How to Choose Legal AI for a Small or Boutique Law Firm: A Practical Evaluation Checklist

For a small or boutique firm, picking the wrong legal AI tool is expensive in a way that goes beyond the subscription fee. It costs the partner hours spent on a rollout that nobody adopts, the credibility lost when a tool produces something unreliable, and the switching cost of moving off it later. Unlike a large firm with an innovation team to run pilots, most boutiques evaluate on the side of a full caseload. This checklist is meant to make that evaluation faster and more disciplined, so you compare tools on what actually matters rather than on demos.

Start with the work, not the feature list

Before looking at any product, write down the two or three tasks where you genuinely lose time each week. For many small firms that is reviewing a stack of documents for relevant facts, producing a first draft of a routine filing, or summarizing a long record before a hearing. A tool that excels at something you rarely do is worth less than a tool that is merely competent at your bottleneck. Evaluate against your real work, not the impressive but irrelevant capabilities a vendor chooses to show.

What to compare across vendors

  • Accuracy on your matters, not benchmarks. Run the same real (suitably redacted) document or task through every shortlisted tool and read the output critically. Generic benchmark scores tell you little about how a tool handles your jurisdiction, practice area, and document formats.
  • Citation and source behavior.
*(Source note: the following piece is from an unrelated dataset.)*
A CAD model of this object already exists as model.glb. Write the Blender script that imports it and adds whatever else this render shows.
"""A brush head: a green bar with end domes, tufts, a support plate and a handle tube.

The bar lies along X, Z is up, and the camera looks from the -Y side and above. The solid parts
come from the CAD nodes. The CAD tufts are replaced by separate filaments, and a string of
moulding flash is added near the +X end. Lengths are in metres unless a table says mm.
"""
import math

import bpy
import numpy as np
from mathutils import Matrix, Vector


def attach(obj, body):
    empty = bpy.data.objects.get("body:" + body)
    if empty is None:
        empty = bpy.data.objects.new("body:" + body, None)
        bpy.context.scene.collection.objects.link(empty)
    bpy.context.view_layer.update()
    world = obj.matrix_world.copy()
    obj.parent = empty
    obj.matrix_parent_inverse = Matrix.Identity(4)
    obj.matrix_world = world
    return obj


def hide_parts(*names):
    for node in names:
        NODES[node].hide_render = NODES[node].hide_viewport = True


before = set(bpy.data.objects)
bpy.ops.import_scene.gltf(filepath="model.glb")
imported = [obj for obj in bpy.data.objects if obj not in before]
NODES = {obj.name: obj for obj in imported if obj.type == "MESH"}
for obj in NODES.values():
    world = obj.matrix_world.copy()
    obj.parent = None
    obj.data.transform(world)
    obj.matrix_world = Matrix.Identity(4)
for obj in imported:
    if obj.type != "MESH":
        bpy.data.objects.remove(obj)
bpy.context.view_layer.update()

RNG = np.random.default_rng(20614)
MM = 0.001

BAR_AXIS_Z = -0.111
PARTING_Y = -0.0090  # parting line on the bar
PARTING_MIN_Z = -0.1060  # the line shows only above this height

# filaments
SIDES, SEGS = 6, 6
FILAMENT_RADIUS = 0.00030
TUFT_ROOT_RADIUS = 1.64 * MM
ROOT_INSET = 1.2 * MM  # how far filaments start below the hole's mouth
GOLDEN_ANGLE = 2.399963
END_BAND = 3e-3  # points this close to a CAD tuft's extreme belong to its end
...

Does the tool point you back to the specific passage it relied on, or does it assert conclusions without a traceable source? Tools that surface their sources make verification fast; tools that do not turn every answer into homework.
  • Confidentiality and data handling. You need to know where client data goes, whether it is used to train models, how long it is retained, and how it is deleted. Insist on clear written answers rather than reassuring marketing language.
  • Workflow fit. Does it slot into how you already organize matters, or does it demand that you reorganize your practice around it? A tool that keeps work grouped by matter usually beats a chat window where context resets each session.
  • Total cost and lock-in. Look past the headline price to per-seat minimums, usage caps, onboarding effort, and how hard it would be to export your data and leave.
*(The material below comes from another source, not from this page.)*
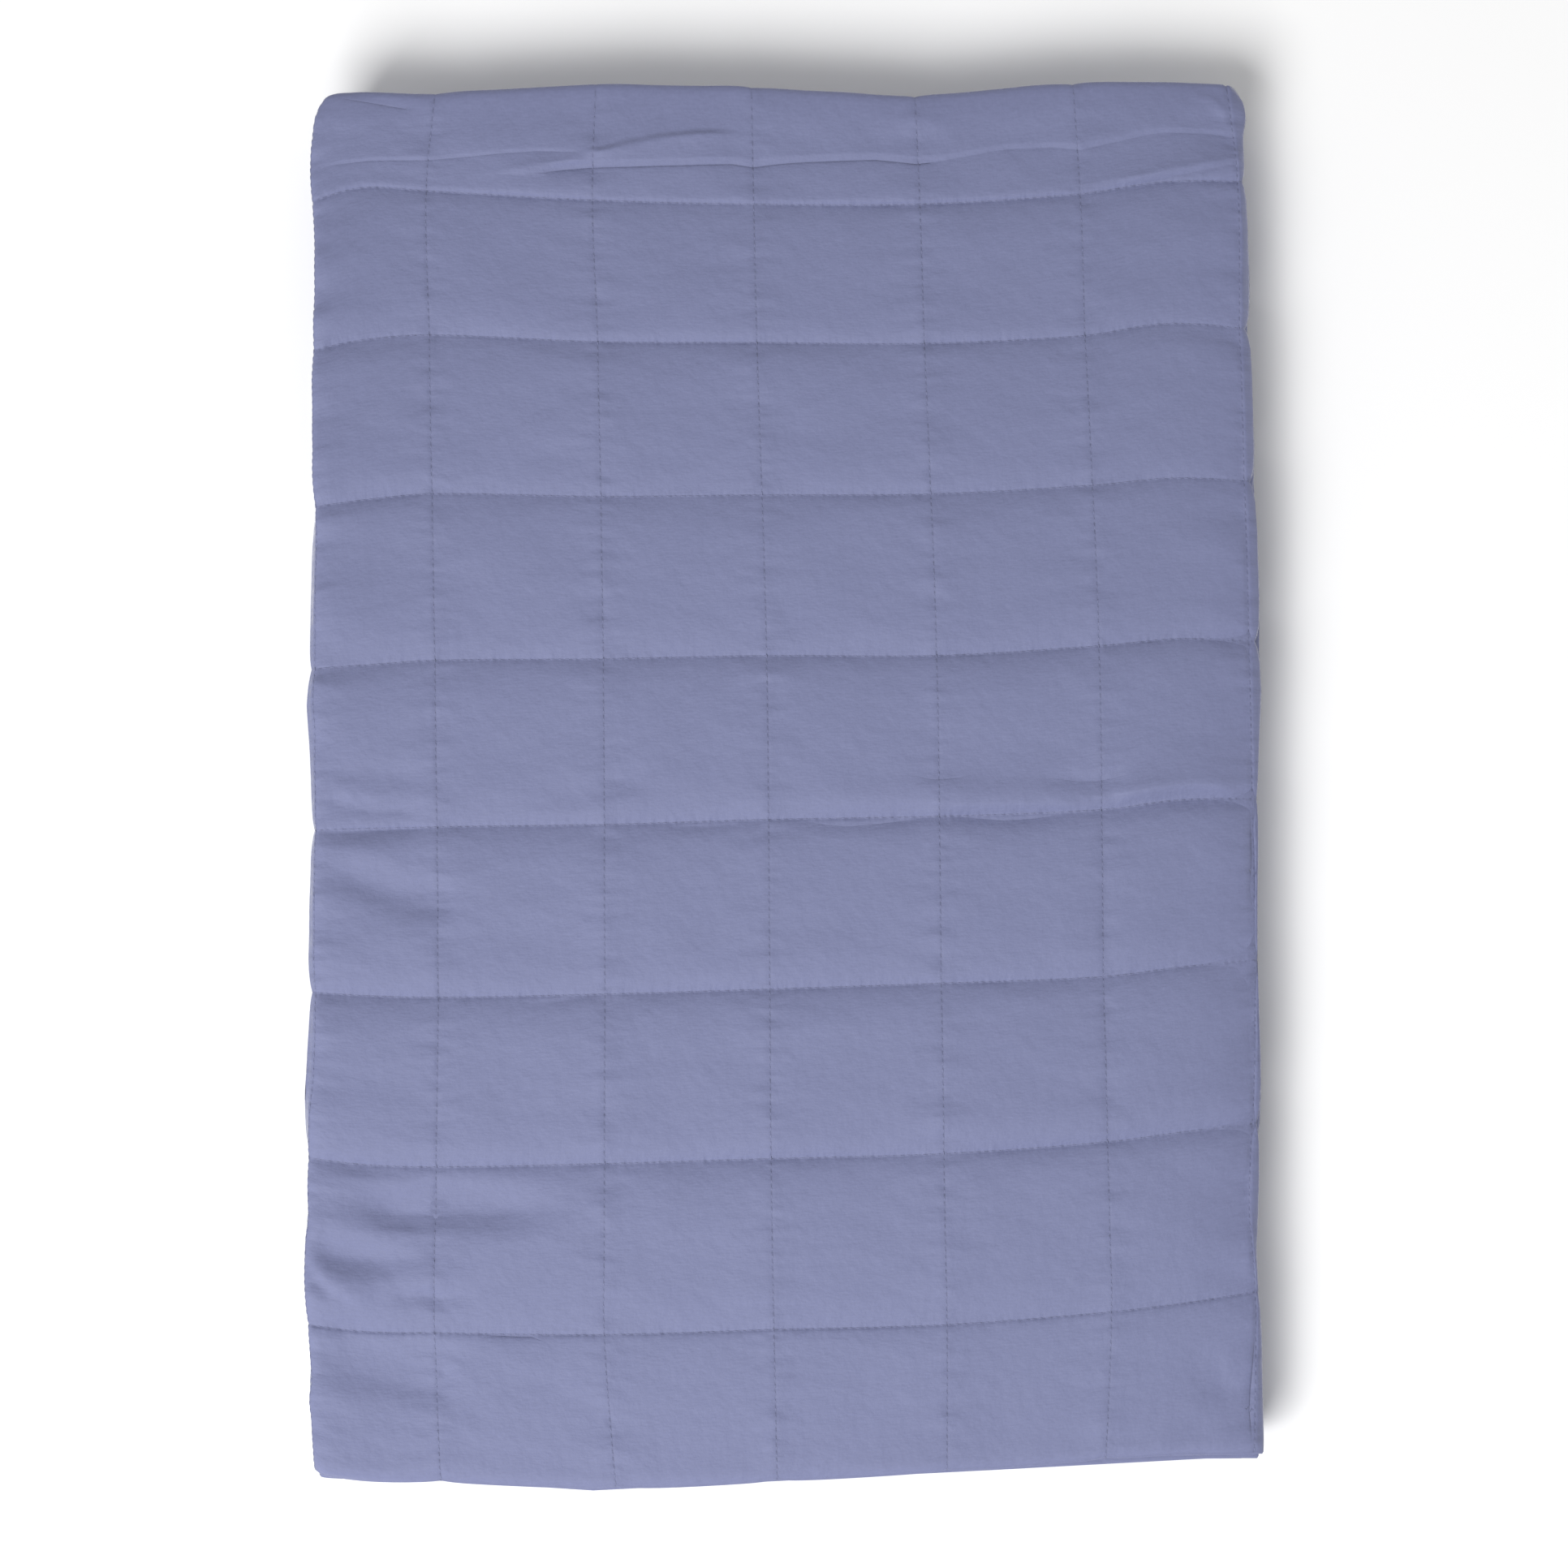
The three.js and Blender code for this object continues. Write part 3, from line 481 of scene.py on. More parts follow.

Questions to ask the vendor directly

A short, pointed conversation reveals more than a polished demo. Ask: Where is our client data processed and stored, and is it used to improve your models? Can you show me, on one of our own documents, exactly how the tool cites its sources? What happens to our data if we cancel? Who is liable, contractually, if the tool contributes to an error? What is your uptime and support arrangement for a firm our size? Be wary of vendors who answer confidentiality or accuracy questions with vague assurances; the precision of the answer tells you how seriously they take the problem.

Test the failure modes, not just the happy path

Demos are designed to succeed. Your evaluation should deliberately probe where the tool struggles. Feed it a document with an ambiguous clause and see whether it flags the ambiguity or papers over it. Ask it for authority on a narrow point and check every citation against the source. Try a query slightly outside its comfort zone and watch whether it admits uncertainty or fabricates confidently. A tool that signals its own limits is far safer in practice than one that is fluent about everything, because a confident wrong answer is the one most likely to slip past review.
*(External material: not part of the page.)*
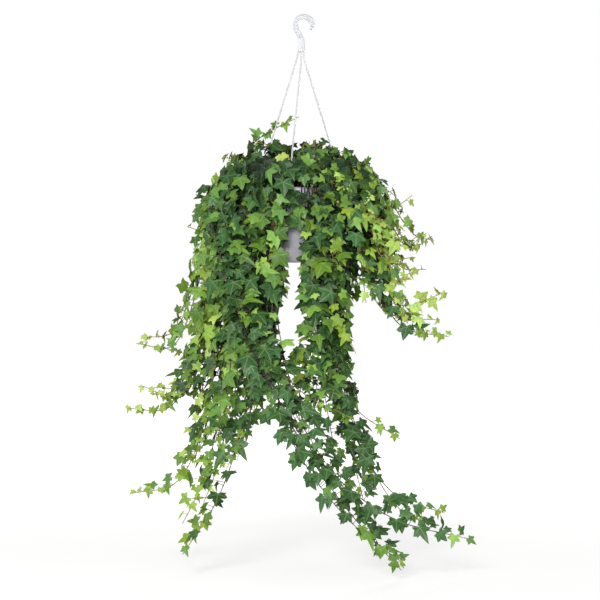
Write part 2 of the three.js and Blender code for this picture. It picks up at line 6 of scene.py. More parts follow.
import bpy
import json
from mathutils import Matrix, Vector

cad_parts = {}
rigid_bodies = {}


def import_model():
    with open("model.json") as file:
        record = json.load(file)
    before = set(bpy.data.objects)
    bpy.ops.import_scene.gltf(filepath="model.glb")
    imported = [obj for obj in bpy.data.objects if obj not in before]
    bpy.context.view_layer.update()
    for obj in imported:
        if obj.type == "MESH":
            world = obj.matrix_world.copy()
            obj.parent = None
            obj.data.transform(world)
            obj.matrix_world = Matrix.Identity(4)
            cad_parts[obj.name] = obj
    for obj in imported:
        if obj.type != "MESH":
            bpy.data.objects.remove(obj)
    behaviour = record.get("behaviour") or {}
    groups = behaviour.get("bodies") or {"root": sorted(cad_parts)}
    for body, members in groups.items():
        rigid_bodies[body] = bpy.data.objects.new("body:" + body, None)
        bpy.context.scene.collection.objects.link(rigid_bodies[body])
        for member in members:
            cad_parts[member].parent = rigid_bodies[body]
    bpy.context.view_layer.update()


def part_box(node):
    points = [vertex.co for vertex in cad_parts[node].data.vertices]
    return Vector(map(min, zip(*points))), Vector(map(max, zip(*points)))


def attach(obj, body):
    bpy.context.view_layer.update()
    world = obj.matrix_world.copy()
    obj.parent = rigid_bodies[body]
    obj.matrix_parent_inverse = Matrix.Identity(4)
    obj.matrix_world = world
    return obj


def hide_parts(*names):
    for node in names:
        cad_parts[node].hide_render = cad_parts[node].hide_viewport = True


bl_info = {
    "name": "Hanging English Ivy",
    "version": (1, 0, 0),
    "blender": (4, 5, 0),
    "location": "View3D > Sidebar > Ivy",
    "description": "Makes a trailing ivy in a plastic pot with a moulded hanger",
    "category": "Object",
}

import json
import math

import bmesh
import bpy
import numpy as np
from mathutils import Vector, noise

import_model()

# The frame

BODY = "root"
MM = 0.001
POT_LOW, POT_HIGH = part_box("pot")
SAUCER_LOW, SAUCER_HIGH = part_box("saucer")
POT_X = round((POT_LOW.x + POT_HIGH.x) / 2 / MM)
RIM_Z = round(POT_HIGH.z / MM)
RIM = round((POT_HIGH.y - POT_LOW.y) / 2 / MM)
POT_HEIGHT = round((POT_HIGH.z - POT_LOW.z) / MM)
SAUCER_DEPTH = RIM_Z - round(SAUCER_LOW.z / MM)
SAUCER_HEIGHT = round((SAUCER_HIGH.z - SAUCER_LOW.z) / MM)
GAP = 0.4  # between pieces that lie against each other
UP = np.array([0.0, 0.0, 1.0])
FRONT = np.array([0.0, -1.0, 0.0])

# The pot, the saucer, the soil and the hanger, in millimetres

POT = {
    "rim_drop": 12, "rim_draft": 0.6, "top": 95.5, "bottom": 70, "wall": 2, "plug_hole": 6.5, "drain_hole": 4,
    "drain_circle": 44, "drains": (45, 135, 225, 315), "mouth": 0.7, "corner": 1.2,
}
SAUCER = {
    "top": 80, "bottom": 70, "wall": 1.8, "lip": 2.2, "stand_ring": 30, "stand_half": 1.4, "plug": 5.6,
    "plug_head": 7.6, "plug_tip": 5, "corner": 0.8,
}
SOIL = {
    "below": 17, "crown": 9, "depth": 12, "plug_room": 9, "plug_clear": 2, "middle": 60, "slope": 0.7,
    "edge": 6, "clod": 0.07, "clods": (-1.0, 2.2), "rings": 34, "sides": 120,
}
CRUMBS = {"count": 620, "size": (2.2, 4.6), "forms": 4, "inside": 4, "over": 0.6, "seed": 5}
HOOK = {
    "radius": 17, "arc": (-35, 205), "bend": [(-11.2, -28.3), (-4.4, -36)], "stem_x": -4.4, "stem_top": -47,
    "stem_end": -67, "half": 5, "tip_half": 3.2, "stem_half": 6.6, "depth": 7, "pocket": 2.2, "border": 1.7,
    "rib": 1.3,
}
# Where the hook's section changes, as shares of its length from the tip, and how its ends narrow.
HOOK_CHANGES = {
    "tip": (0, 0.12), "stem": (0.7, 0.85), "pocket_start": (0.03, 0.07), "pocket_end": (0.73, 0.77),
}
HOOK_ENDS = {"tip": [0.62, 0.88], "stem": [0.94, 0.84, 0.66]}
LEG = {
    "radius": 1.6, "circle": 99.8, "hole": 2.4, "corner": 6, "root": 12, "away": 0.05, "dip": 2,
    "feet": (16, 9, -5),
}
LEGS = [  # azimuth on the rim, and where the leg leaves the stem
    (-128, -8.8, -60),
    (-8, -4.4, -76),
    (112, -0.2, -76),
]
UNDER_RIM = -POT["wall"] - GAP
KNOB = [(0.5, -9.5), (2, -9.4), (3, -7.6), (3.7, -5.2), (3.8, -4.4), (3.5, UNDER_RIM - 0.3), (1, UNDER_RIM)]
SOIL_Z = RIM_Z - SOIL["below"]

# The runners. Each row is a runner that hangs: azimuth on the rim, sweep of the azimuth down to
# the tip, radius at the shoulder and at the tip, the tip's depth below the rim, how late the
# runner flares out, how far it dips under a straight fall, and the width of its grown leaves.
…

Plan the rollout before you sign

Adoption fails quietly when nobody decides who owns it. Pick one practice area or one recurring task to start, name a person responsible for the trial, and set a simple measure of success, such as time saved on a specific deliverable over a few weeks. Agree in advance that every AI-assisted output passes through human review before it goes to a client or a court. The attorney remains accountable for the work product regardless of which tool produced the draft, so build that verification step into the workflow from day one rather than bolting it on later.

The bottom line

For a boutique firm, the best legal AI tool is rarely the one with the longest feature list. It is the one that reliably saves time on your actual bottleneck, makes its sources easy to verify, gives clear answers about confidentiality, fits how you already work, and does not trap your data. Evaluate on those terms, test the failure modes honestly, and you will choose something your firm actually keeps using.